Years ago, before I got a good camera, I took this photo of a grizzly. It’s not very clear, but I really didn’t want to do a close-up.
This is the Orford River which flows into Bute Inlet on the west coast of British Columbia.
We had tied the fish boat to a small dock in a bay around the corner, and then took a ride up the river in our aluminum skiff. The area was known for grizzlies and we wanted to see one, but I hadn’t counted on two things:
that we would actually see one not too far away,
and that the mouth of the Orford has a lot of sandbars.
I’ve had nightmares about bears forever, but it would still be a big deal to see one. I knew if a bear actually came along and tried to chase us, we could just turn the skiff around, rev up the outboard, and roar out of there.

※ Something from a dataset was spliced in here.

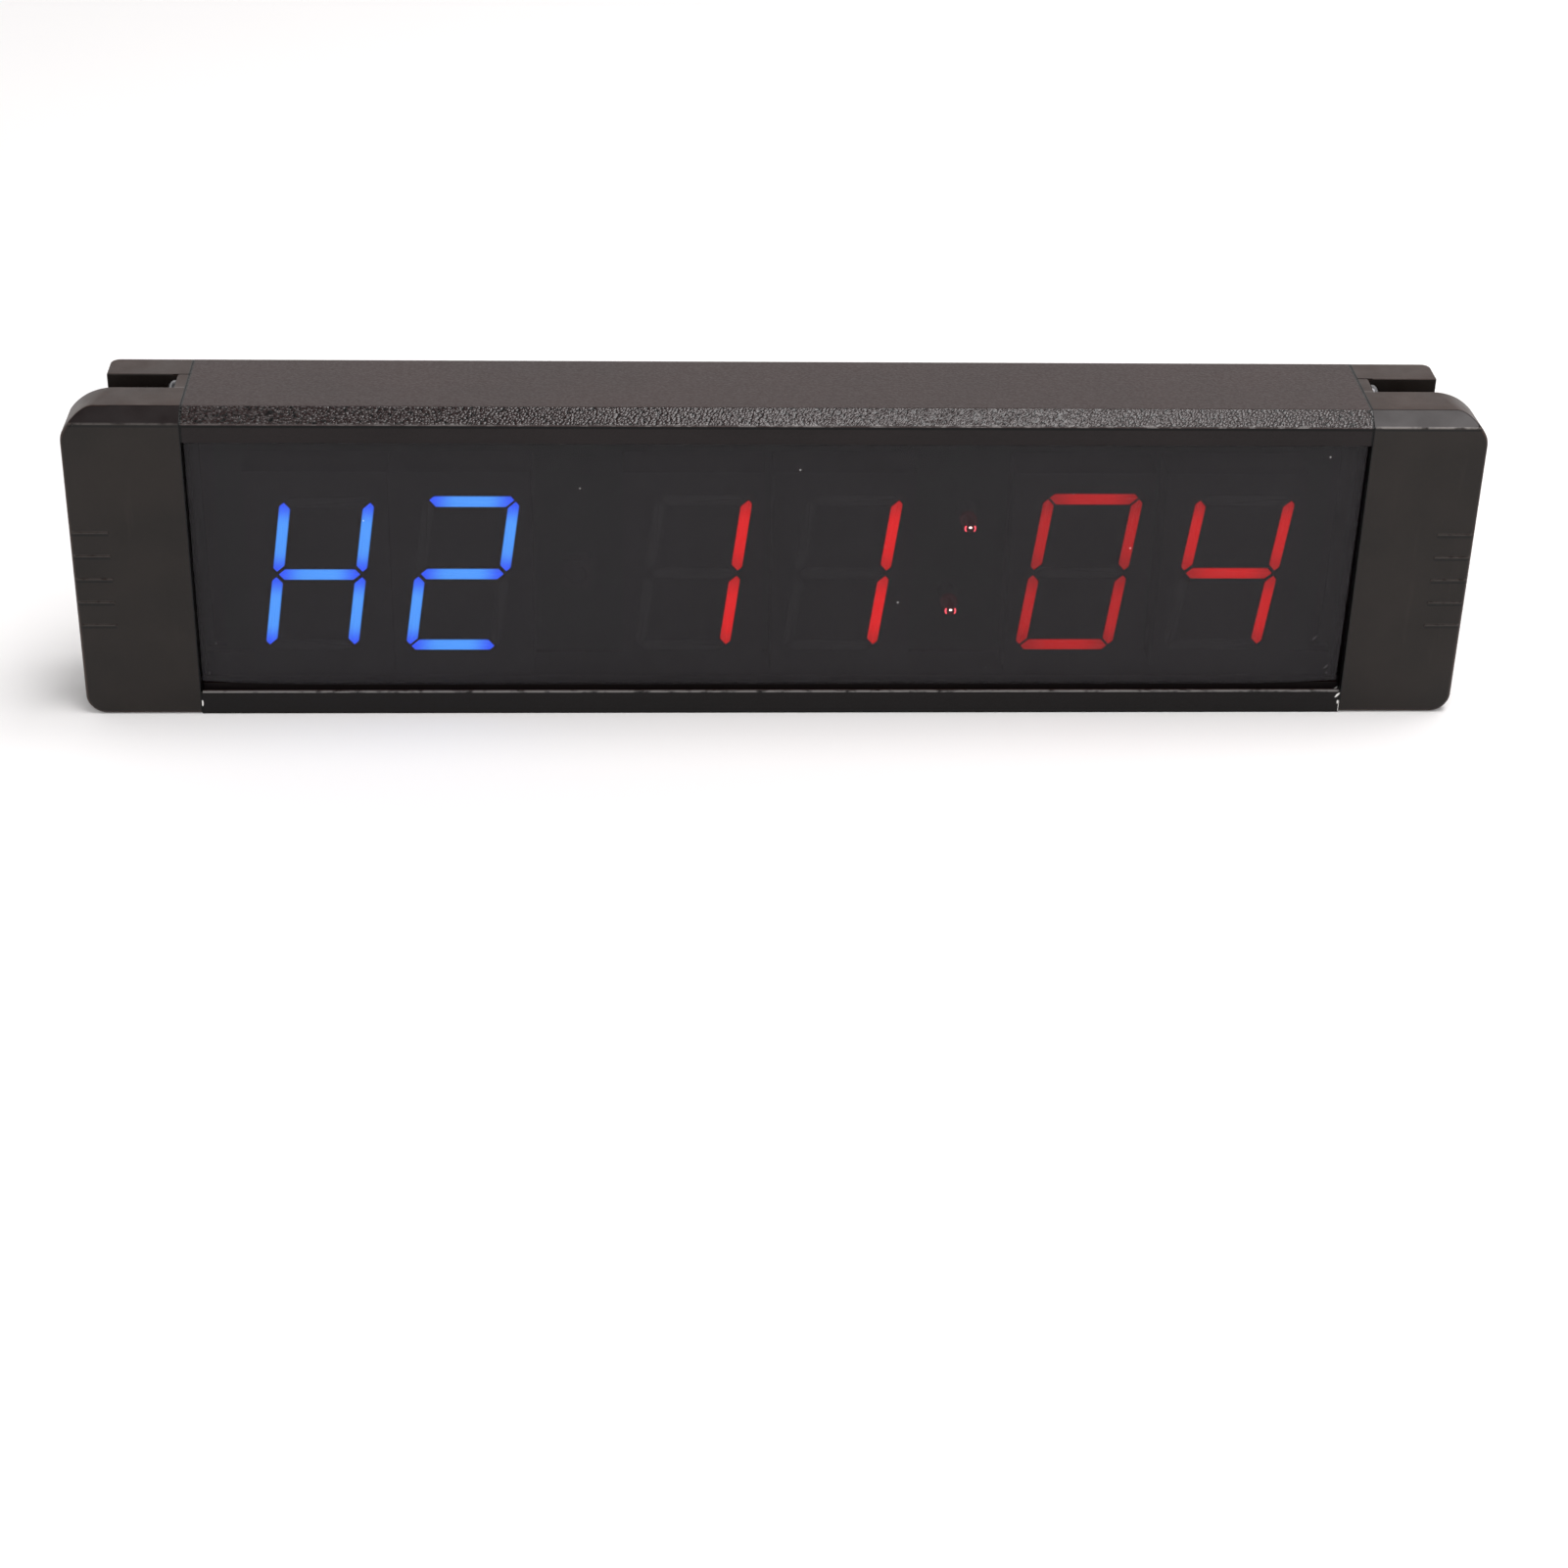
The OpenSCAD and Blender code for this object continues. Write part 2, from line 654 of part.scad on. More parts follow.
module digit_1_body() { digit_body(0); }
module digit_2_body() { digit_body(1); }
module digit_3_body() { digit_body(2); }
module digit_4_body() { digit_body(3); }
module digit_5_body() { digit_body(4); }
module digit_6_body() { digit_body(5); }
module digit_1_segments() { color([0.15, 0.4, 1]) digit_segments(0); }
module digit_2_segments() { color([0.15, 0.4, 1]) digit_segments(1); }
module digit_3_segments() { color([0.9, 0.1, 0.12]) digit_segments(2); }
module digit_4_segments() { color([0.9, 0.1, 0.12]) digit_segments(3); }
module digit_5_segments() { color([0.9, 0.1, 0.12]) digit_segments(4); }
module digit_6_segments() { color([0.9, 0.1, 0.12]) digit_segments(5); }

// a soldered lead: the wire through the board and its joint on the back
module soldered(x, z, y0) {
    pin_y(x, z, lead_radius, y0, board_rear + lead_stub, 24);
    pin_y(x, z, lead_hole + solder_ring, board_rear, board_rear + solder_height, 24);
}

module digit_pins() {
    color([0.75, 0.75, 0.76])
    for (x = digit_x, p = pin_offsets) soldered(x + p[0], digit_z + p[1], board_front);
}

module colon_lamps() {
    color([0.8, 0.05, 0.06])
    for (p = lamp_places) translate([p[0], lamp_base, p[1]]) rotate([90, 0, 0]) {
        cylinder(r = lamp_radius + lamp_flange, h = lamp_flange_height);
        cylinder(r = lamp_radius, h = lamp_length - lamp_radius);
        translate([0, 0, lamp_length - lamp_radius]) sphere(r = lamp_radius);
    }
}

module colon_spacers() {
    color([0.08, 0.08, 0.08])
    for (p = lamp_places) difference() {
        pin_y(p[0], p[1], lamp_radius + lamp_flange, lamp_base, board_front);
        for (s = lamp_lead_steps)
            pin_y(p[0] + s, p[1], lead_radius + eps, lamp_base - 1, board_front + 1, 24);
    }
}

module colon_leads() {
    color([0.75, 0.75, 0.76])
    for (p = lamp_places, s = lamp_lead_steps) soldered(p[0] + s, p[1], lamp_base);
}

module receiver() {
    color([0.07, 0.07, 0.08]) {
        block([receiver_x - receiver_width / 2, receiver_front,
                receiver_z - receiver_height / 2],
            [receiver_x + receiver_width / 2, receiver_rear,
                receiver_z + receiver_height / 2]);
        translate([receiver_x, receiver_front + lens_sink, receiver_z])
            sphere(r = receiver_lens);
    }
}

module receiver_leads() {
    color([0.75, 0.75, 0.76])
    for (s = receiver_lead_steps) soldered(receiver_x + s, receiver_z, receiver_rear);
}

// body of a flat chip on the back of the board; size holds width, height, thickness
module chip(x, z, size) {
    block([x - size[0] / 2, board_rear + standoff, z - size[1] / 2],
        [x + size[0] / 2, board_rear + standoff + size[2], z + size[1] / 2]);
}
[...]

On the way upriver though, we were pushing the boat off one sandbar after another with the oars to keep in water deep enough to use the motor. These sandbars were spotty and just when you thought you were in the clear, up popped another one. So I was even more nervous than usual. And of course that’s when we saw him.
Even with his hind end in the water, as he swatted at salmon going by, I could tell he was huge. We watched for a moment or two, but when he saw us, we knew it.
His head came up and he stretched his neck up tall. Then as he sauntered in our direction along the fallen log that you see lying across the river, we thought it was time to get out of there.
There are some things you do in your life that seem okay at the time, and later you say to yourself, “What was I thinking?!”
This was one of those times.
It was a big thrill to see the bear, but what if he hadn’t been so agreeable? Didn’t I know how fast they can run for a short sprint? And what if we had gotten high-centered on one of those sandbars in our haste to get away.
Everything could have ended up differently.
And I wouldn’t be able to tell you anything about it,
because bears don’t have Internet inside their bellies.